TASK OBJECTIVE
In the data that follows, count each line holding the string "slide"; answer with the number only.
───── RAW DATA
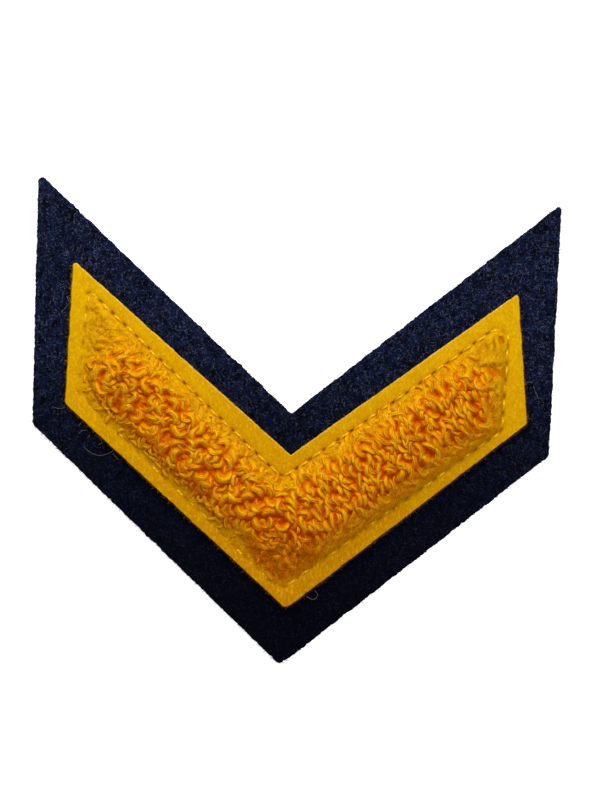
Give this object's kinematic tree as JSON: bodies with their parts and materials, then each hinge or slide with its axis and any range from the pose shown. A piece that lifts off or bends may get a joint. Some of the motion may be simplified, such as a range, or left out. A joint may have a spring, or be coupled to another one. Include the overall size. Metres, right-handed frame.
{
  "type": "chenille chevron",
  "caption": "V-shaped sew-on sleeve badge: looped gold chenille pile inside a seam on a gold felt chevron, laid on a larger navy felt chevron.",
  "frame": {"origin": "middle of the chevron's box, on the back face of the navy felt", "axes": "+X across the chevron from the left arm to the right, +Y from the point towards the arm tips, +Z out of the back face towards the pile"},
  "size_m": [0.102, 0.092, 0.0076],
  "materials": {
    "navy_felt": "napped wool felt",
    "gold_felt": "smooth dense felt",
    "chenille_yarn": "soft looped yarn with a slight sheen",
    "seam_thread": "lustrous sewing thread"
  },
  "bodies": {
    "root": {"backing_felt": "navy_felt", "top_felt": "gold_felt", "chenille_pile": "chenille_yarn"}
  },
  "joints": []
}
──────────
───── RAW DATA
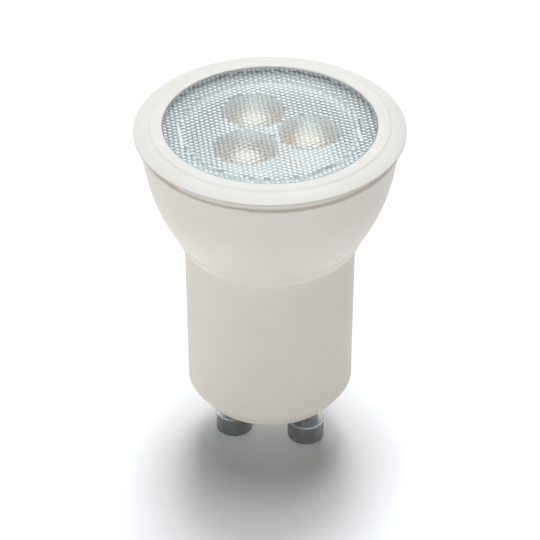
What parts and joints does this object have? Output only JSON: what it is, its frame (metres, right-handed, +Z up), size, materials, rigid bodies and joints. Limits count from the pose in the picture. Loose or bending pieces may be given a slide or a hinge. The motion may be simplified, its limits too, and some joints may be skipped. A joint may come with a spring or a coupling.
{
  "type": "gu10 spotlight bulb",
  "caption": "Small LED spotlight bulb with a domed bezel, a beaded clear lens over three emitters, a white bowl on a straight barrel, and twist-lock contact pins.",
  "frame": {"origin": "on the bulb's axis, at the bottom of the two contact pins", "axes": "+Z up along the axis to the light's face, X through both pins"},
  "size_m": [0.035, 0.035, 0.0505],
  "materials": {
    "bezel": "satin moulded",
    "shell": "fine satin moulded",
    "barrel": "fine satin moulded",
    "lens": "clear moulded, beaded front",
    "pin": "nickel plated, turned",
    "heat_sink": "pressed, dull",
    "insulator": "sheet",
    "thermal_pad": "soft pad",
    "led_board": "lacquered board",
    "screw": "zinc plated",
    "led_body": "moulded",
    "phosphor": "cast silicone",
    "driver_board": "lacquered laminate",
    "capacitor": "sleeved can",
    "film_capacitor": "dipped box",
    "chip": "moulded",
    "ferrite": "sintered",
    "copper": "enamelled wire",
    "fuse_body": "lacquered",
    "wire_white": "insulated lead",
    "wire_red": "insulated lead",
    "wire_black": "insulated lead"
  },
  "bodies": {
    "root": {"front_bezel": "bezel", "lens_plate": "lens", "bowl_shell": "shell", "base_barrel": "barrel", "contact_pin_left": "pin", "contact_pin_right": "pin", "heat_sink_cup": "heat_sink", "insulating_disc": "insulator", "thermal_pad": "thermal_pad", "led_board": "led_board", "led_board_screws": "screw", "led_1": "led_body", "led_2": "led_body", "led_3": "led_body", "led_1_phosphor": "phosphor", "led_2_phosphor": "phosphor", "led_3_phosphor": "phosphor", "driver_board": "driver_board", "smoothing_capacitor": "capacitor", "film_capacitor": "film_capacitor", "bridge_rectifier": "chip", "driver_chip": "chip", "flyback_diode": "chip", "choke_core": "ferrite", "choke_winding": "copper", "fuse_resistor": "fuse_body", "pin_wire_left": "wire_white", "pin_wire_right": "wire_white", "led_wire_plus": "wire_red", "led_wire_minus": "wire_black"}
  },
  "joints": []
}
──────────
RESULT FOR THIS TASK
2